Aim of the exercise:
Repeat the listing below in full, exactly as it stands.

Data shown:
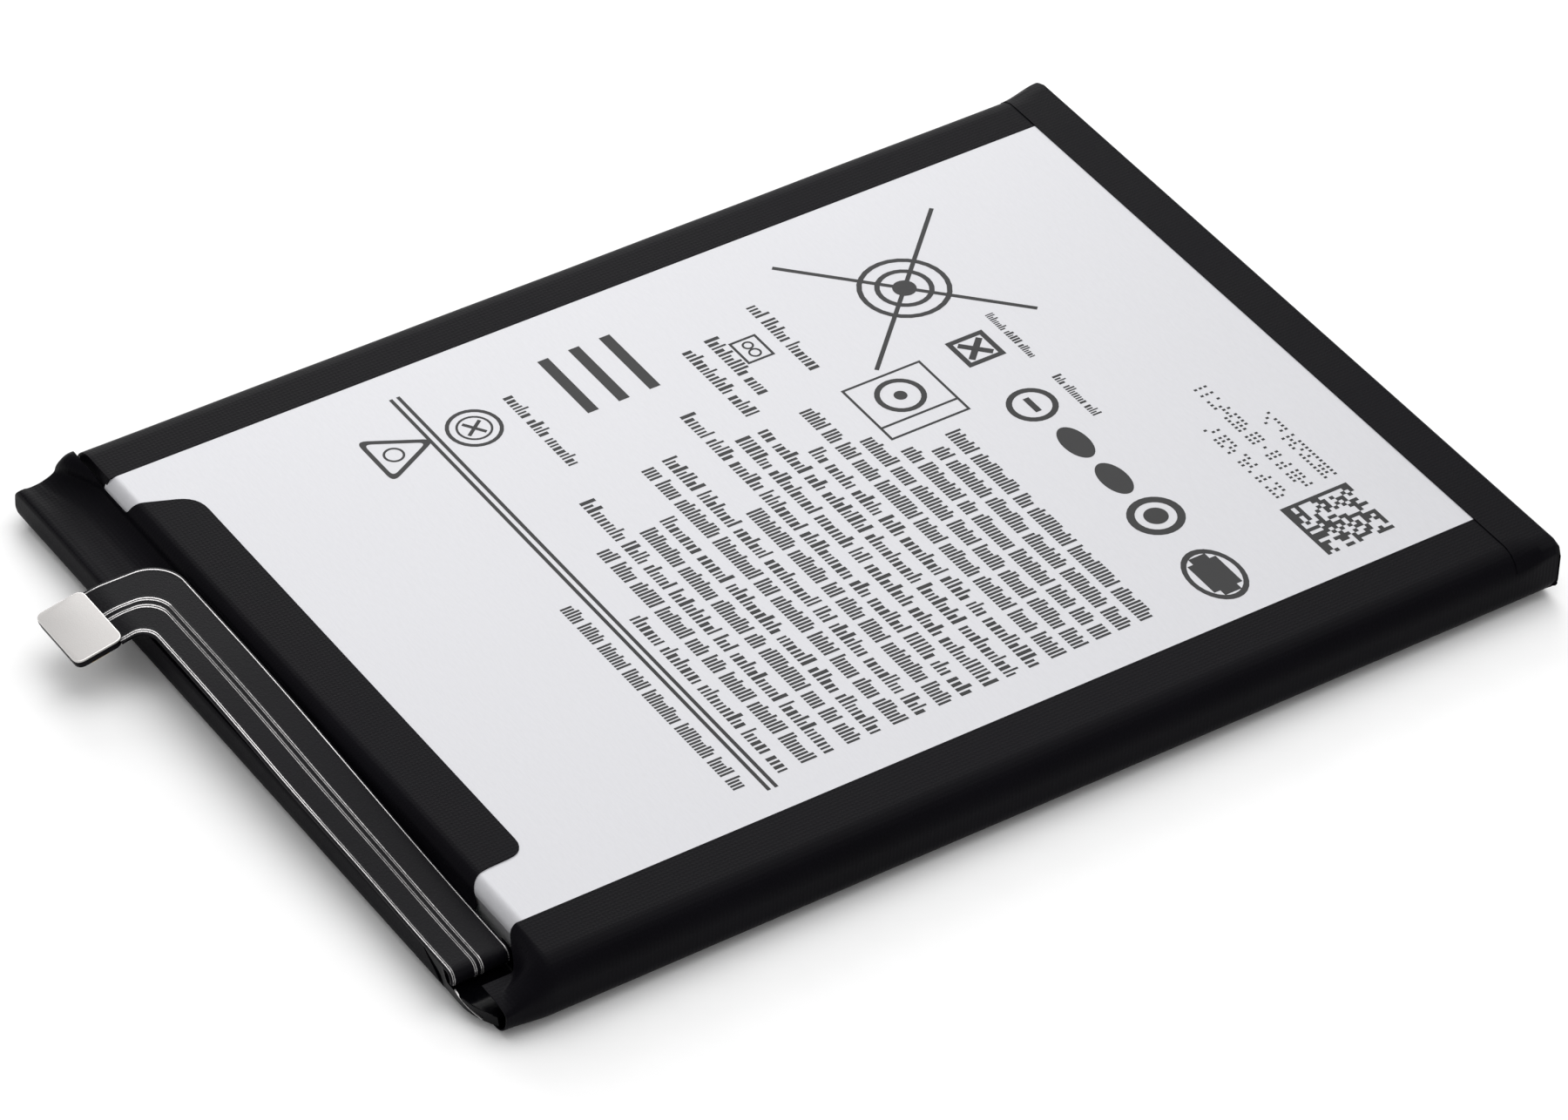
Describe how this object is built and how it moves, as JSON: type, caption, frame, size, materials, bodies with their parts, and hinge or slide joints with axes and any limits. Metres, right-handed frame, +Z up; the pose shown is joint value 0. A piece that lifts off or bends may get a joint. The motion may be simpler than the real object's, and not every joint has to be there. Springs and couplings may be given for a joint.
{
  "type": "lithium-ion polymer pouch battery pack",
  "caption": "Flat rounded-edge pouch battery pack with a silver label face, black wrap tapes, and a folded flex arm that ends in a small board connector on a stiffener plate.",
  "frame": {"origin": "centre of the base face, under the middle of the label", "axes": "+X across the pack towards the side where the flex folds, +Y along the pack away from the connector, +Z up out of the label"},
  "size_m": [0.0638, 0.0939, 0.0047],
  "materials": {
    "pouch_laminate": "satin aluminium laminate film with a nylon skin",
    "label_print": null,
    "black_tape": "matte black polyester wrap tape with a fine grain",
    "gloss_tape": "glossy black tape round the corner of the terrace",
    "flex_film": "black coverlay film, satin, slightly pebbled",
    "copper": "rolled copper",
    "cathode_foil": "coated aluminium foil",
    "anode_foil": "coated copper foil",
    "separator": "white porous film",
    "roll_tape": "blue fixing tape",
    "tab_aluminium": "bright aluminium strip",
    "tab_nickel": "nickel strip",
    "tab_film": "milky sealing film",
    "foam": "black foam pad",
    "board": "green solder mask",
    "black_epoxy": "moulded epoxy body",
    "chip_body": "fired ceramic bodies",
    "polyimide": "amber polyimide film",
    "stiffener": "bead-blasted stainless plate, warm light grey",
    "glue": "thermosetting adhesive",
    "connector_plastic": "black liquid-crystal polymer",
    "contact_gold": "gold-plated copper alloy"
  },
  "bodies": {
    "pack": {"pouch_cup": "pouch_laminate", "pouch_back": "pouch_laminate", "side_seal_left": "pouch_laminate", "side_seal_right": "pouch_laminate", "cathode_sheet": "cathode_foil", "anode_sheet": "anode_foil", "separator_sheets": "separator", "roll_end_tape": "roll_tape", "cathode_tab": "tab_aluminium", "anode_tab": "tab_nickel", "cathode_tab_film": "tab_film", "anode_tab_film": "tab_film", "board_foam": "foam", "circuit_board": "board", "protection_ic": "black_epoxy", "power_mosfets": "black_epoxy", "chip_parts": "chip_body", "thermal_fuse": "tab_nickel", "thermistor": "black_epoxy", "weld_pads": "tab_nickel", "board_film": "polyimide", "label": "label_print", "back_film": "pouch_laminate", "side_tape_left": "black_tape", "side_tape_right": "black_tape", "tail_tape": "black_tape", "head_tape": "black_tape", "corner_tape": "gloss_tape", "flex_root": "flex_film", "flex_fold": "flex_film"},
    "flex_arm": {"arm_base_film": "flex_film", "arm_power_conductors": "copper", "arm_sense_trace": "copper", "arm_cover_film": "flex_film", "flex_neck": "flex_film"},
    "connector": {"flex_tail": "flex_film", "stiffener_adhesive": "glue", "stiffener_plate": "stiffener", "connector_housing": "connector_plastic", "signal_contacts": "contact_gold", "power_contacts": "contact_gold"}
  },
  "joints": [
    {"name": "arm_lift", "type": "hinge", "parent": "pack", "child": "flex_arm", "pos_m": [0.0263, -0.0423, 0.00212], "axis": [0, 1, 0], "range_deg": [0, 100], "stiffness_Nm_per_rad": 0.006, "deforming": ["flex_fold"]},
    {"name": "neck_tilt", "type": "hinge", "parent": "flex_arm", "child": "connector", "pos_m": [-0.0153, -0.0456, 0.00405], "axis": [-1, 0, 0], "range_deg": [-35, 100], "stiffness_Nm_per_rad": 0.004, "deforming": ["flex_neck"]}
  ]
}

Task solution:
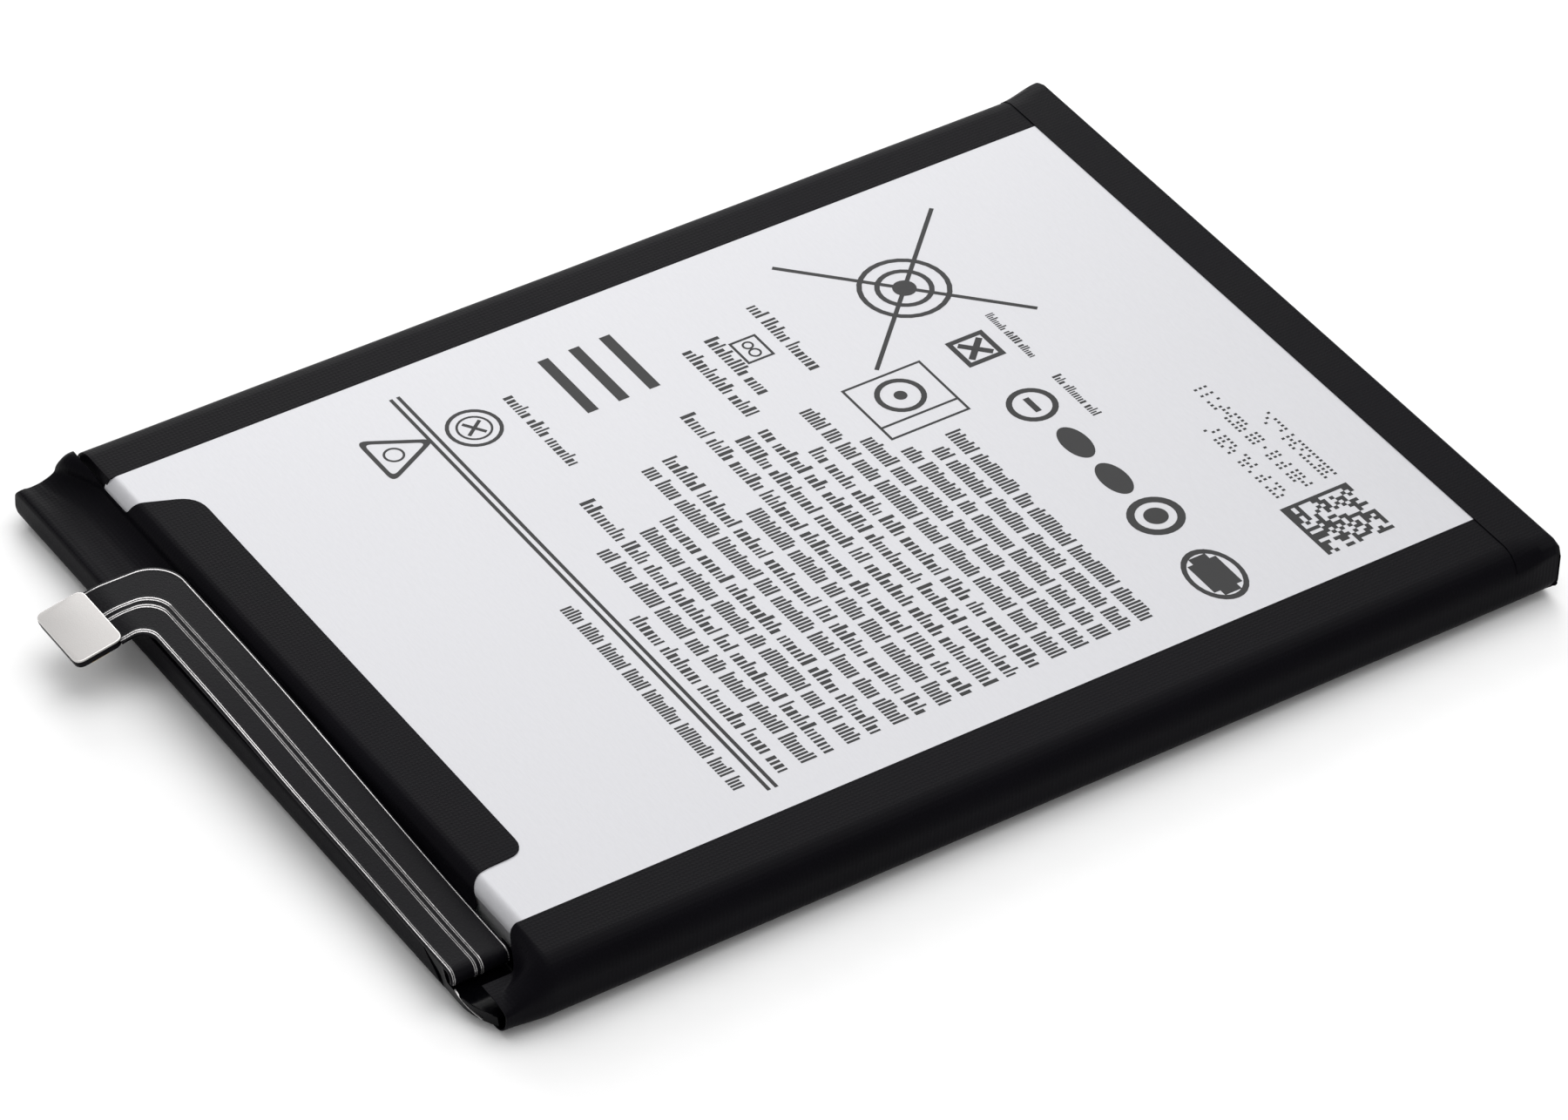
Describe how this object is built and how it moves, as JSON: type, caption, frame, size, materials, bodies with their parts, and hinge or slide joints with axes and any limits. Metres, right-handed frame, +Z up; the pose shown is joint value 0. A piece that lifts off or bends may get a joint. The motion may be simpler than the real object's, and not every joint has to be there. Springs and couplings may be given for a joint.
{
  "type": "lithium-ion polymer pouch battery pack",
  "caption": "Flat rounded-edge pouch battery pack with a silver label face, black wrap tapes, and a folded flex arm that ends in a small board connector on a stiffener plate.",
  "frame": {"origin": "centre of the base face, under the middle of the label", "axes": "+X across the pack towards the side where the flex folds, +Y along the pack away from the connector, +Z up out of the label"},
  "size_m": [0.0638, 0.0939, 0.0047],
  "materials": {
    "pouch_laminate": "satin aluminium laminate film with a nylon skin",
    "label_print": null,
    "black_tape": "matte black polyester wrap tape with a fine grain",
    "gloss_tape": "glossy black tape round the corner of the terrace",
    "flex_film": "black coverlay film, satin, slightly pebbled",
    "copper": "rolled copper",
    "cathode_foil": "coated aluminium foil",
    "anode_foil": "coated copper foil",
    "separator": "white porous film",
    "roll_tape": "blue fixing tape",
    "tab_aluminium": "bright aluminium strip",
    "tab_nickel": "nickel strip",
    "tab_film": "milky sealing film",
    "foam": "black foam pad",
    "board": "green solder mask",
    "black_epoxy": "moulded epoxy body",
    "chip_body": "fired ceramic bodies",
    "polyimide": "amber polyimide film",
    "stiffener": "bead-blasted stainless plate, warm light grey",
    "glue": "thermosetting adhesive",
    "connector_plastic": "black liquid-crystal polymer",
    "contact_gold": "gold-plated copper alloy"
  },
  "bodies": {
    "pack": {"pouch_cup": "pouch_laminate", "pouch_back": "pouch_laminate", "side_seal_left": "pouch_laminate", "side_seal_right": "pouch_laminate", "cathode_sheet": "cathode_foil", "anode_sheet": "anode_foil", "separator_sheets": "separator", "roll_end_tape": "roll_tape", "cathode_tab": "tab_aluminium", "anode_tab": "tab_nickel", "cathode_tab_film": "tab_film", "anode_tab_film": "tab_film", "board_foam": "foam", "circuit_board": "board", "protection_ic": "black_epoxy", "power_mosfets": "black_epoxy", "chip_parts": "chip_body", "thermal_fuse": "tab_nickel", "thermistor": "black_epoxy", "weld_pads": "tab_nickel", "board_film": "polyimide", "label": "label_print", "back_film": "pouch_laminate", "side_tape_left": "black_tape", "side_tape_right": "black_tape", "tail_tape": "black_tape", "head_tape": "black_tape", "corner_tape": "gloss_tape", "flex_root": "flex_film", "flex_fold": "flex_film"},
    "flex_arm": {"arm_base_film": "flex_film", "arm_power_conductors": "copper", "arm_sense_trace": "copper", "arm_cover_film": "flex_film", "flex_neck": "flex_film"},
    "connector": {"flex_tail": "flex_film", "stiffener_adhesive": "glue", "stiffener_plate": "stiffener", "connector_housing": "connector_plastic", "signal_contacts": "contact_gold", "power_contacts": "contact_gold"}
  },
  "joints": [
    {"name": "arm_lift", "type": "hinge", "parent": "pack", "child": "flex_arm", "pos_m": [0.0263, -0.0423, 0.00212], "axis": [0, 1, 0], "range_deg": [0, 100], "stiffness_Nm_per_rad": 0.006, "deforming": ["flex_fold"]},
    {"name": "neck_tilt", "type": "hinge", "parent": "flex_arm", "child": "connector", "pos_m": [-0.0153, -0.0456, 0.00405], "axis": [-1, 0, 0], "range_deg": [-35, 100], "stiffness_Nm_per_rad": 0.004, "deforming": ["flex_neck"]}
  ]
}